Who gets to decide when a person is dead?
The medical profession and many lay people accept that someone who is brain dead is legally dead, such that removing them from life support or removing their organs for transplant is not considered to be homicide. But as McKitty v Hayani illustrates, some people have a religious or other belief that a person is alive as long as their heart continues to beat, even if through mechanical assistance. While the issue was ultimately moot in McKitty, the Ontario Court of Appeal stressed that death is not a purely biological fact, but includes profound spiritual and moral dimensions. How can we take these into account in law?
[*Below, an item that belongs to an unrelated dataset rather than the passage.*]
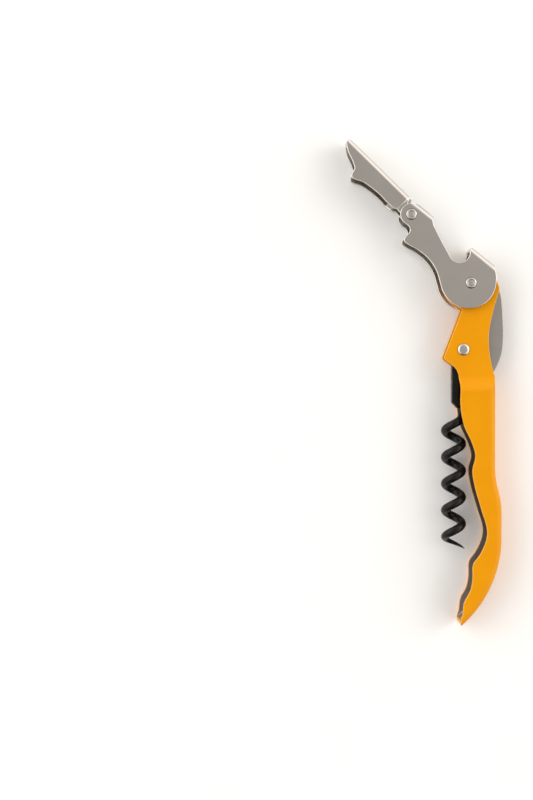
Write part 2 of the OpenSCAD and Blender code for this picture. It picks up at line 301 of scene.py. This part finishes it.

Can we accommodate religious belief in the legal definition of death? And at what level of unconsciousness does a person cease to be a rights-holder under the Charter?
Presenter
Professor Erika Chamberlain
Faculty of Law, Western University
Erika Chamberlain, LLB, PhD (Cantab), is Professor and former Dean (2017-2024) at the Faculty of Law, Western University. Prior to joining the Faculty in 2005, she was a law clerk for Mr. Justice Major at the Supreme Court of Canada and was called to the Ontario bar in 2002. Her main research area is torts, particularly the tort liability of police and public authorities. Among her publications, she is the author of Misfeasance in a Public Office (2016), and co-author of Fridman’s The Law of Torts in Canada, 4th ed (2020) and Hogg’s Liability of the Crown, 5th ed (2024). Chamberlain is also a researcher and advocate in impaired driving law and policy, alcohol-related liability and healthcare law. She is a six-time Ironman finisher.